**Instruction:**
It is required that all of the data be written out exactly.
------
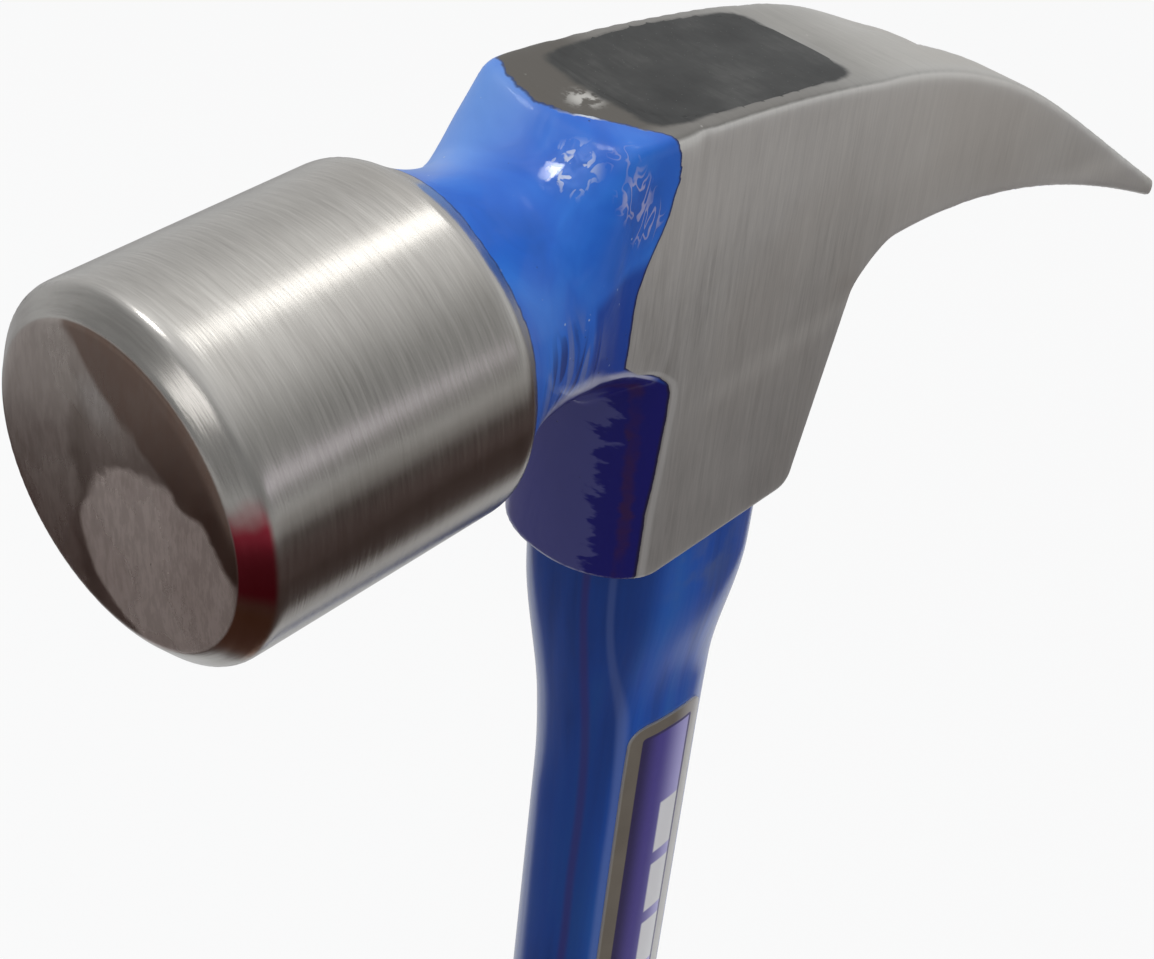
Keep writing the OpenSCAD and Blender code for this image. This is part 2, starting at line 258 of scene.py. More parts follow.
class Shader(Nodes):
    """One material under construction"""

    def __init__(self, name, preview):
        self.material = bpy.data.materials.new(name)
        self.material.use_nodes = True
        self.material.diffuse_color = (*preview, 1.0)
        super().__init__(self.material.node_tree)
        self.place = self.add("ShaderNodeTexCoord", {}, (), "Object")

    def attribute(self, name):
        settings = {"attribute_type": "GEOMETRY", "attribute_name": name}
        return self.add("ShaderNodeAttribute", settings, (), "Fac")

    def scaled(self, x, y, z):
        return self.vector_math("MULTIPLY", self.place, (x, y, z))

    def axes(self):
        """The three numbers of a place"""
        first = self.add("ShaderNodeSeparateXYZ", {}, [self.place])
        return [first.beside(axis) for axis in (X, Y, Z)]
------
**Response:**
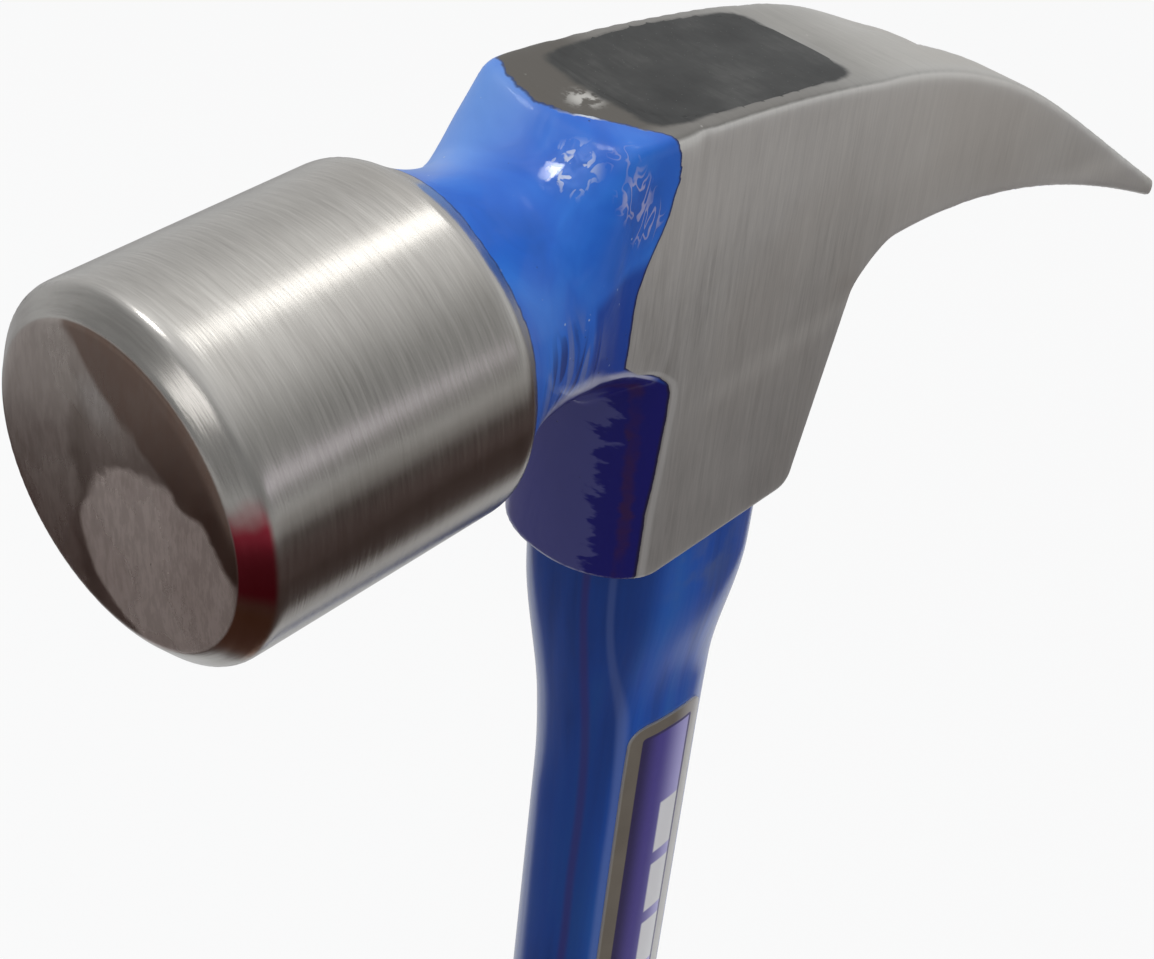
Keep writing the OpenSCAD and Blender code for this image. This is part 2, starting at line 258 of scene.py. More parts follow.
class Shader(Nodes):
    """One material under construction"""

    def __init__(self, name, preview):
        self.material = bpy.data.materials.new(name)
        self.material.use_nodes = True
        self.material.diffuse_color = (*preview, 1.0)
        super().__init__(self.material.node_tree)
        self.place = self.add("ShaderNodeTexCoord", {}, (), "Object")

    def attribute(self, name):
        settings = {"attribute_type": "GEOMETRY", "attribute_name": name}
        return self.add("ShaderNodeAttribute", settings, (), "Fac")

    def scaled(self, x, y, z):
        return self.vector_math("MULTIPLY", self.place, (x, y, z))

    def axes(self):
        """The three numbers of a place"""
        first = self.add("ShaderNodeSeparateXYZ", {}, [self.place])
        return [first.beside(axis) for axis in (X, Y, Z)]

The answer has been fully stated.